*Job*:
Return every line of the material exactly.

>> START

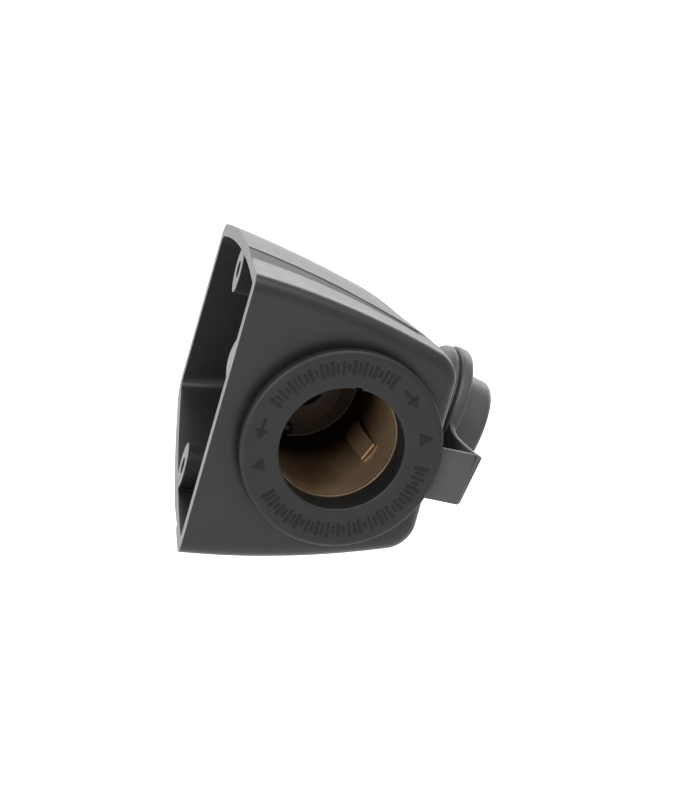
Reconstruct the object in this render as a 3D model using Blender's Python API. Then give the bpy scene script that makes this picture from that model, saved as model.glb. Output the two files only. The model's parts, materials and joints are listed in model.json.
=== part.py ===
"""Surface-mount pod holding a 12 V twist-lock power socket with a tethered dust cap.

Row frame: X runs forward from the mounting plane (the pod's open rear is X = 0), Y runs
from the socket face into the pod and Z is up. The origin is midway between the two
screw holes. The socket face leans FACE_LEAN towards the wall, so the pieces on it are
placed in a face frame: x along the face, y into the pod along the socket's axis, z up.
Lengths below are in millimetres, and MM turns them into metres.
"""
from math import atan2, cos, hypot, pi, radians, sin

import bmesh
import bpy
from mathutils import Matrix, Vector

MM = 0.001

# Pod
FACE_LEAN = radians(9.68)
FACE_OFFSET = 27.5            # from the screw line to the socket face, along Y
HALF_HEIGHT = 26.3            # at the socket face's rear corner
POD_DEPTH = 61.6              # along the face frame's y
FACE_LENGTH = 40.6
FRONT_WAIST = 36.9            # the front wall's x behind the cap
WALL = 1.9
FACE_WALL = 3.2
EDGE_ROUND = 1.9
FAR_ROUND = 2.5
BOSS_HEIGHT = 18.6
BOSS_RADIUS = 4.1
BOSS_LENGTH = 20.0
SCREW_RADIUS = 1.55
SCREW_DEPTH = 16.0
CHANNEL_DEPTH = 0.9
CHANNEL_NEAR = 10.5
CHANNEL_WIDTH = 9.0

# Socket, by radius and by depth behind the face
SOCKET_X = 22.4
SOCKET_Z = -0.6
FLANGE_RADIUS = 18.15
FLANGE_FRONT = -3.2
FLANGE_BACK = -1.35
MOUTH_RADIUS = 11.15
LIP_DEPTH = 2.7
THREAD_RADIUS = 13.0
THREAD_END = 12.5
SLEEVE_RADIUS = 12.2
SLEEVE_END = 21.5
HOLE_RADIUS = 13.4
BARREL_INNER = 10.9
BARREL_OUTER = 11.4
BARREL_END = 33.0
SHELL_END = 37.6
TERMINAL_END = 44.5
GAP = 0.3

# Tether and cap
TETHER_FRONT = -1.05
TETHER_BACK = -0.3
STRAP_WIDTH = 9.6
STRAP_THICK = 0.85
STRAP_Z = -2.5
HINGE_POINT = Vector((46.742, -0.894, -2.5))
HINGE_AXIS = Vector((0.14486, -0.09753, 0.98463))
KNUCKLE_RADIUS = 0.75
CAP_CENTRE = Vector((45.58, 23.61, -1.32))
CAP_AXIS = Vector((0.968, -0.0506, -0.2465))
CAP_RADIUS = 14.0
CAP_THICK = 2.3
DOME_RADIUS = 13.5
DOME_HEIGHT = 3.3
PLUG_RADIUS = 10.4
PLUG_LENGTH = 6.0

SEGMENTS = 48


def clear_scene():
    for thing in list(bpy.data.objects):
        bpy.data.objects.remove(thing, do_unlink=True)


def plastic(name, colour, roughness, metallic=0.0):
    material = bpy.data.materials.new(name)
    material.use_nodes = True
    shader = material.node_tree.nodes["Principled BSDF"]
    shader.inputs["Base Color"].default_value = (*colour, 1.0)
    shader.inputs["Roughness"].default_value = roughness
    shader.inputs["Metallic"].default_value = metallic
    return material


def empty(name, parent, matrix):
    thing = bpy.data.objects.new(name, None)
    bpy.context.collection.objects.link(thing)
    thing.parent = parent
    thing.matrix_local = matrix
    return thing


def placed(name, bm, parent, look=None):
    """One object from a bmesh: closed, facing out, shaded smooth between its sharp edges."""
    bmesh.ops.remove_doubles(bm, verts=bm.verts, dist=1e-7)
    bmesh.ops.triangulate(bm, faces=bm.faces)
    bmesh.ops.recalc_face_normals(bm, faces=bm.faces)
    mesh = bpy.data.meshes.new(name)
    bm.to_mesh(mesh)
    bm.free()
    mesh.shade_smooth()
    mesh.set_sharp_from_angle(angle=radians(35))
    thing = bpy.data.objects.new(name, mesh)
    bpy.context.collection.objects.link(thing)
    thing.parent = parent
    if look:
        mesh.materials.append(look)
    else:
        thing.hide_render = True
        thing.display_type = "WIRE"
    return thing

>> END

*Finished task*:
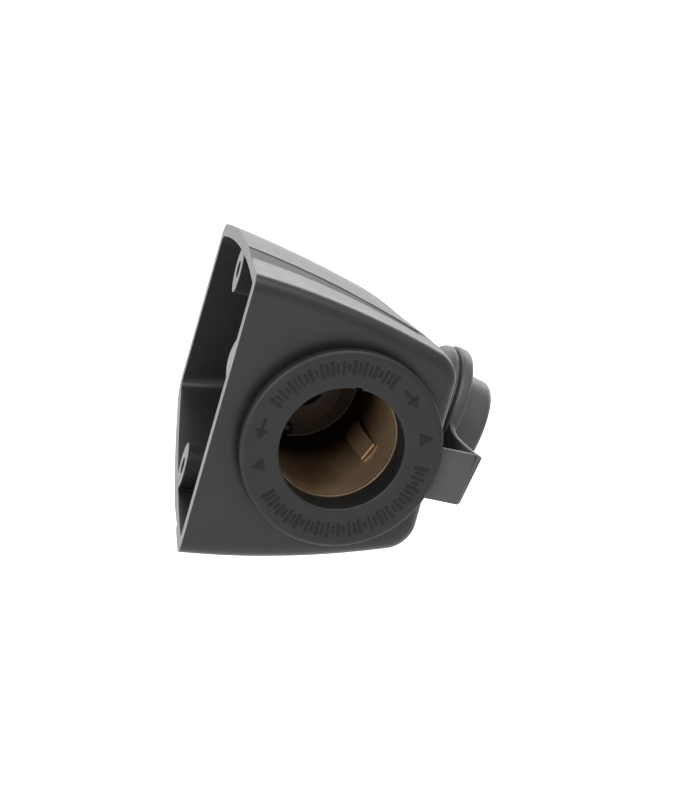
Reconstruct the object in this render as a 3D model using Blender's Python API. Then give the bpy scene script that makes this picture from that model, saved as model.glb. Output the two files only. The model's parts, materials and joints are listed in model.json.
=== part.py ===
"""Surface-mount pod holding a 12 V twist-lock power socket with a tethered dust cap.

Row frame: X runs forward from the mounting plane (the pod's open rear is X = 0), Y runs
from the socket face into the pod and Z is up. The origin is midway between the two
screw holes. The socket face leans FACE_LEAN towards the wall, so the pieces on it are
placed in a face frame: x along the face, y into the pod along the socket's axis, z up.
Lengths below are in millimetres, and MM turns them into metres.
"""
from math import atan2, cos, hypot, pi, radians, sin

import bmesh
import bpy
from mathutils import Matrix, Vector

MM = 0.001

# Pod
FACE_LEAN = radians(9.68)
FACE_OFFSET = 27.5            # from the screw line to the socket face, along Y
HALF_HEIGHT = 26.3            # at the socket face's rear corner
POD_DEPTH = 61.6              # along the face frame's y
FACE_LENGTH = 40.6
FRONT_WAIST = 36.9            # the front wall's x behind the cap
WALL = 1.9
FACE_WALL = 3.2
EDGE_ROUND = 1.9
FAR_ROUND = 2.5
BOSS_HEIGHT = 18.6
BOSS_RADIUS = 4.1
BOSS_LENGTH = 20.0
SCREW_RADIUS = 1.55
SCREW_DEPTH = 16.0
CHANNEL_DEPTH = 0.9
CHANNEL_NEAR = 10.5
CHANNEL_WIDTH = 9.0

# Socket, by radius and by depth behind the face
SOCKET_X = 22.4
SOCKET_Z = -0.6
FLANGE_RADIUS = 18.15
FLANGE_FRONT = -3.2
FLANGE_BACK = -1.35
MOUTH_RADIUS = 11.15
LIP_DEPTH = 2.7
THREAD_RADIUS = 13.0
THREAD_END = 12.5
SLEEVE_RADIUS = 12.2
SLEEVE_END = 21.5
HOLE_RADIUS = 13.4
BARREL_INNER = 10.9
BARREL_OUTER = 11.4
BARREL_END = 33.0
SHELL_END = 37.6
TERMINAL_END = 44.5
GAP = 0.3

# Tether and cap
TETHER_FRONT = -1.05
TETHER_BACK = -0.3
STRAP_WIDTH = 9.6
STRAP_THICK = 0.85
STRAP_Z = -2.5
HINGE_POINT = Vector((46.742, -0.894, -2.5))
HINGE_AXIS = Vector((0.14486, -0.09753, 0.98463))
KNUCKLE_RADIUS = 0.75
CAP_CENTRE = Vector((45.58, 23.61, -1.32))
CAP_AXIS = Vector((0.968, -0.0506, -0.2465))
CAP_RADIUS = 14.0
CAP_THICK = 2.3
DOME_RADIUS = 13.5
DOME_HEIGHT = 3.3
PLUG_RADIUS = 10.4
PLUG_LENGTH = 6.0

SEGMENTS = 48


def clear_scene():
    for thing in list(bpy.data.objects):
        bpy.data.objects.remove(thing, do_unlink=True)


def plastic(name, colour, roughness, metallic=0.0):
    material = bpy.data.materials.new(name)
    material.use_nodes = True
    shader = material.node_tree.nodes["Principled BSDF"]
    shader.inputs["Base Color"].default_value = (*colour, 1.0)
    shader.inputs["Roughness"].default_value = roughness
    shader.inputs["Metallic"].default_value = metallic
    return material


def empty(name, parent, matrix):
    thing = bpy.data.objects.new(name, None)
    bpy.context.collection.objects.link(thing)
    thing.parent = parent
    thing.matrix_local = matrix
    return thing


def placed(name, bm, parent, look=None):
    """One object from a bmesh: closed, facing out, shaded smooth between its sharp edges."""
    bmesh.ops.remove_doubles(bm, verts=bm.verts, dist=1e-7)
    bmesh.ops.triangulate(bm, faces=bm.faces)
    bmesh.ops.recalc_face_normals(bm, faces=bm.faces)
    mesh = bpy.data.meshes.new(name)
    bm.to_mesh(mesh)
    bm.free()
    mesh.shade_smooth()
    mesh.set_sharp_from_angle(angle=radians(35))
    thing = bpy.data.objects.new(name, mesh)
    bpy.context.collection.objects.link(thing)
    thing.parent = parent
    if look:
        mesh.materials.append(look)
    else:
        thing.hide_render = True
        thing.display_type = "WIRE"
    return thing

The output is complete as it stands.